**Available records**
______

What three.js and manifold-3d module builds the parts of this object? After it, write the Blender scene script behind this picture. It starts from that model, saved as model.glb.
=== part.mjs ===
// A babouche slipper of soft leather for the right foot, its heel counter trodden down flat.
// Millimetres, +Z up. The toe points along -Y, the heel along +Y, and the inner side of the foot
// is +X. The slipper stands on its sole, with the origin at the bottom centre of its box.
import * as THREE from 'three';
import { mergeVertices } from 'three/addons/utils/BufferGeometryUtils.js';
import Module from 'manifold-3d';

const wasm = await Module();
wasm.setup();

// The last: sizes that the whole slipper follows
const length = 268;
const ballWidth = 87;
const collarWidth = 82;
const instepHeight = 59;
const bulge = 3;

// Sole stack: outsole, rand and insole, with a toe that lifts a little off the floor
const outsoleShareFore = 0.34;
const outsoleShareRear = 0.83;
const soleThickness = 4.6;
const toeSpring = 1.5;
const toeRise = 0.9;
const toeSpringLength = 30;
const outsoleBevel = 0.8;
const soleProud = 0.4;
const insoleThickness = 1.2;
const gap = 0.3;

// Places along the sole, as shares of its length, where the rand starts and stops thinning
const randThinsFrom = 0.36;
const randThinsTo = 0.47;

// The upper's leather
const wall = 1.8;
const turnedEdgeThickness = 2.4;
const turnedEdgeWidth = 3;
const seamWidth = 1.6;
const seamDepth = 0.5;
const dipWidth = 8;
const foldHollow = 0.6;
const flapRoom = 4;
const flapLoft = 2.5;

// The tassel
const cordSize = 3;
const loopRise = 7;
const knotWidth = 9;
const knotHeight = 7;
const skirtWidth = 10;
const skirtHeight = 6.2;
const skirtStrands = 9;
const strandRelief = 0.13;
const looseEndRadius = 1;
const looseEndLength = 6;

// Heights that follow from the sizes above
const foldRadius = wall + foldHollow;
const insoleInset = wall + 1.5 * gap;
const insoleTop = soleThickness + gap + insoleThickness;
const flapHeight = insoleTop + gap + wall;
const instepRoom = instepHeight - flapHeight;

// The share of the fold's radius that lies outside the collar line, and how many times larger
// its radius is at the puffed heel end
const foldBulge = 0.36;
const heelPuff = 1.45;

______

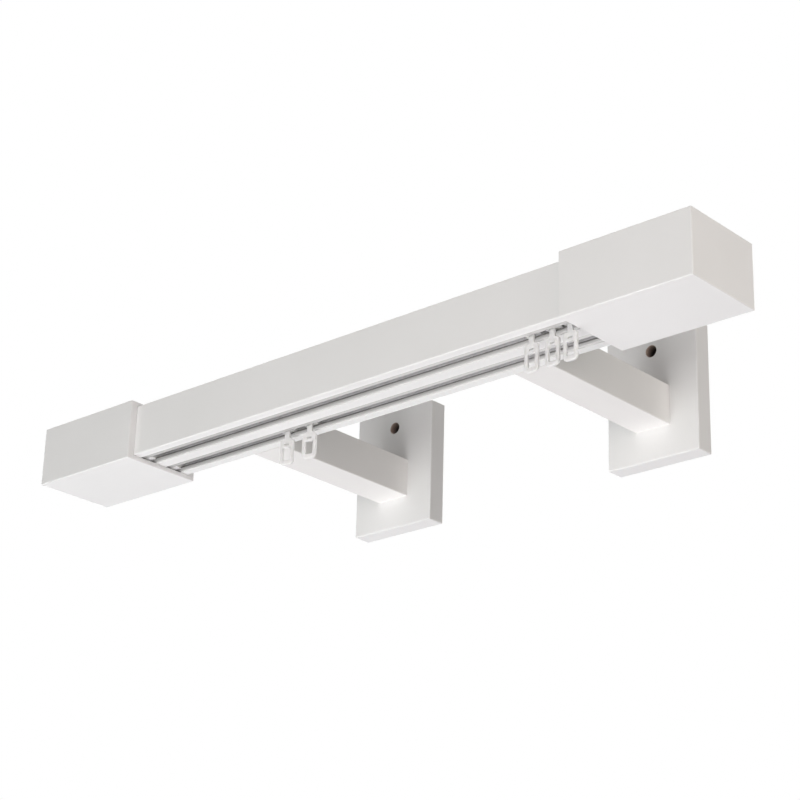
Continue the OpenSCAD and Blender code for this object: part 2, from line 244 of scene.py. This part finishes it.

______

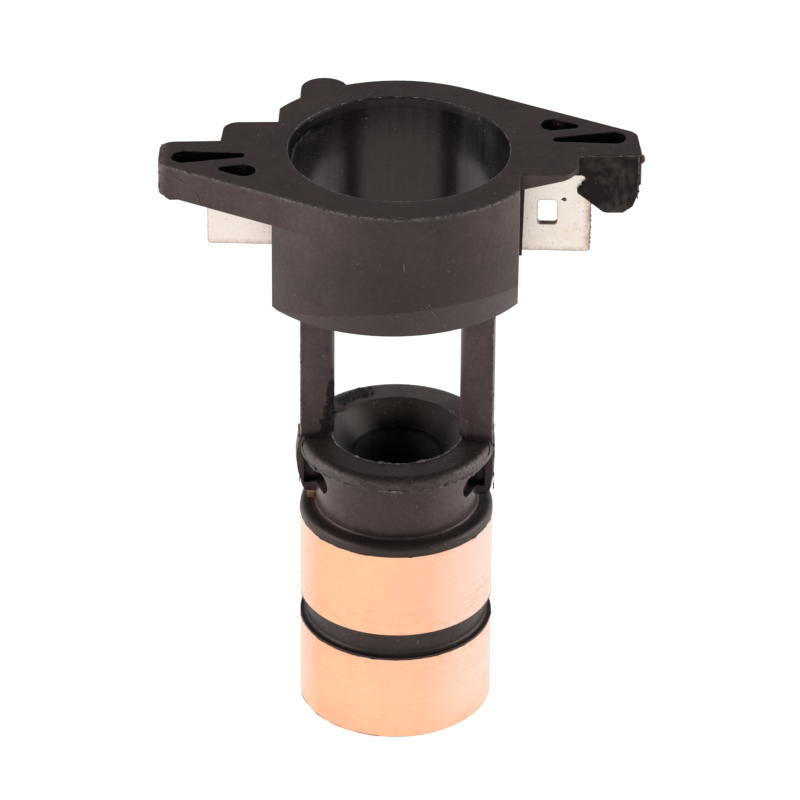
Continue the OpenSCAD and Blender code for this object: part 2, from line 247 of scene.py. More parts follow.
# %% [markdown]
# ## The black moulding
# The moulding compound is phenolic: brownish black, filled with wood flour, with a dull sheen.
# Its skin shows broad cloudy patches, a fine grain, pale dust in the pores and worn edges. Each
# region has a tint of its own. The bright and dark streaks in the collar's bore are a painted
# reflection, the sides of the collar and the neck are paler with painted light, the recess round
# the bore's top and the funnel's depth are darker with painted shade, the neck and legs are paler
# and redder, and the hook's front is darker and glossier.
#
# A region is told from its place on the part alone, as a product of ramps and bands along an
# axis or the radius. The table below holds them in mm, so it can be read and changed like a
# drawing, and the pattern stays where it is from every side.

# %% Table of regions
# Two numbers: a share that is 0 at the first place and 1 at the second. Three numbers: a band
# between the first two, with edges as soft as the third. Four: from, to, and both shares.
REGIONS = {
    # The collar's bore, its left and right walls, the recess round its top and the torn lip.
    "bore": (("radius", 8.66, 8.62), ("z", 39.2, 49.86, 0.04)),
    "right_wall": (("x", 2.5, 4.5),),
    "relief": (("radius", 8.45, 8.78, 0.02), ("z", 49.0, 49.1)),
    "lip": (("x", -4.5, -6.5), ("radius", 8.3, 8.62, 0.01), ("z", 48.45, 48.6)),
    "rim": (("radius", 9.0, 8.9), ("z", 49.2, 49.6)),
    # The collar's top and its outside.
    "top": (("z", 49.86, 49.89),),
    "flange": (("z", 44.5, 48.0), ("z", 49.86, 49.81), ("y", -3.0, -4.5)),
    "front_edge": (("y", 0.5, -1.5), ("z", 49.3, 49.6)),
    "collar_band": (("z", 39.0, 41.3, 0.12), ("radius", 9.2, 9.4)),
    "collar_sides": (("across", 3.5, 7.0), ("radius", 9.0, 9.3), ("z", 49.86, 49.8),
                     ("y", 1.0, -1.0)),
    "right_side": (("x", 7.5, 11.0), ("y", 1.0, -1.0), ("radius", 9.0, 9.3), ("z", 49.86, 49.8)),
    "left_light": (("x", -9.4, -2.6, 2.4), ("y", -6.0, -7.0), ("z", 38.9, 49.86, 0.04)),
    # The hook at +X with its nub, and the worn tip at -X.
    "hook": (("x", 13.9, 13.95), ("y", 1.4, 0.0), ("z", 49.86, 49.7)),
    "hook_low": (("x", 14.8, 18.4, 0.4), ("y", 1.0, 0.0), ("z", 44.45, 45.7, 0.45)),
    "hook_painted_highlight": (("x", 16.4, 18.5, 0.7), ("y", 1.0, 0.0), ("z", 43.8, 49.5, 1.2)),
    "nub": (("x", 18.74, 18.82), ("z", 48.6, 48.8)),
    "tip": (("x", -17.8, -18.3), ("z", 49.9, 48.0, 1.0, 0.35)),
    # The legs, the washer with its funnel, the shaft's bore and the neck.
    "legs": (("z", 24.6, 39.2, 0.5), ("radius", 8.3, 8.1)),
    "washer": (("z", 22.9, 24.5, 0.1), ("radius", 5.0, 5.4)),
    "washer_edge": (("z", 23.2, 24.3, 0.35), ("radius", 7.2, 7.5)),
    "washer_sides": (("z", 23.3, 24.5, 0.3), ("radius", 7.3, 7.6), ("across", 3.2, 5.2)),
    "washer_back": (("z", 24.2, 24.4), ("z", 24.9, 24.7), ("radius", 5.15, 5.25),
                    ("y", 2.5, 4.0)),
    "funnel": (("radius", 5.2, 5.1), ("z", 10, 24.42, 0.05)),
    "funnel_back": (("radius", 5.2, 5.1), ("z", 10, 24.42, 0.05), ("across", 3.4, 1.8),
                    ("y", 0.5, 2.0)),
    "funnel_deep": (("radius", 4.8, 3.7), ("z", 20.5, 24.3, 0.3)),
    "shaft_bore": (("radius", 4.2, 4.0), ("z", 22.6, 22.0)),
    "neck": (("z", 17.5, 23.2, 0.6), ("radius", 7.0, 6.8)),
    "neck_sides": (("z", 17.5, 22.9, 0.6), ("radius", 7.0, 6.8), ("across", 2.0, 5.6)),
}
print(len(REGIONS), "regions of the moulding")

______

**Work instructions**
Of the lines above, retype only those from the line containing "What three.js and" through the line containing "const looseEndLength = 6;", including both, exactly.

**Full solution**
What three.js and manifold-3d module builds the parts of this object? After it, write the Blender scene script behind this picture. It starts from that model, saved as model.glb.
=== part.mjs ===
// A babouche slipper of soft leather for the right foot, its heel counter trodden down flat.
// Millimetres, +Z up. The toe points along -Y, the heel along +Y, and the inner side of the foot
// is +X. The slipper stands on its sole, with the origin at the bottom centre of its box.
import * as THREE from 'three';
import { mergeVertices } from 'three/addons/utils/BufferGeometryUtils.js';
import Module from 'manifold-3d';

const wasm = await Module();
wasm.setup();

// The last: sizes that the whole slipper follows
const length = 268;
const ballWidth = 87;
const collarWidth = 82;
const instepHeight = 59;
const bulge = 3;

// Sole stack: outsole, rand and insole, with a toe that lifts a little off the floor
const outsoleShareFore = 0.34;
const outsoleShareRear = 0.83;
const soleThickness = 4.6;
const toeSpring = 1.5;
const toeRise = 0.9;
const toeSpringLength = 30;
const outsoleBevel = 0.8;
const soleProud = 0.4;
const insoleThickness = 1.2;
const gap = 0.3;

// Places along the sole, as shares of its length, where the rand starts and stops thinning
const randThinsFrom = 0.36;
const randThinsTo = 0.47;

// The upper's leather
const wall = 1.8;
const turnedEdgeThickness = 2.4;
const turnedEdgeWidth = 3;
const seamWidth = 1.6;
const seamDepth = 0.5;
const dipWidth = 8;
const foldHollow = 0.6;
const flapRoom = 4;
const flapLoft = 2.5;

// The tassel
const cordSize = 3;
const loopRise = 7;
const knotWidth = 9;
const knotHeight = 7;
const skirtWidth = 10;
const skirtHeight = 6.2;
const skirtStrands = 9;
const strandRelief = 0.13;
const looseEndRadius = 1;
const looseEndLength = 6;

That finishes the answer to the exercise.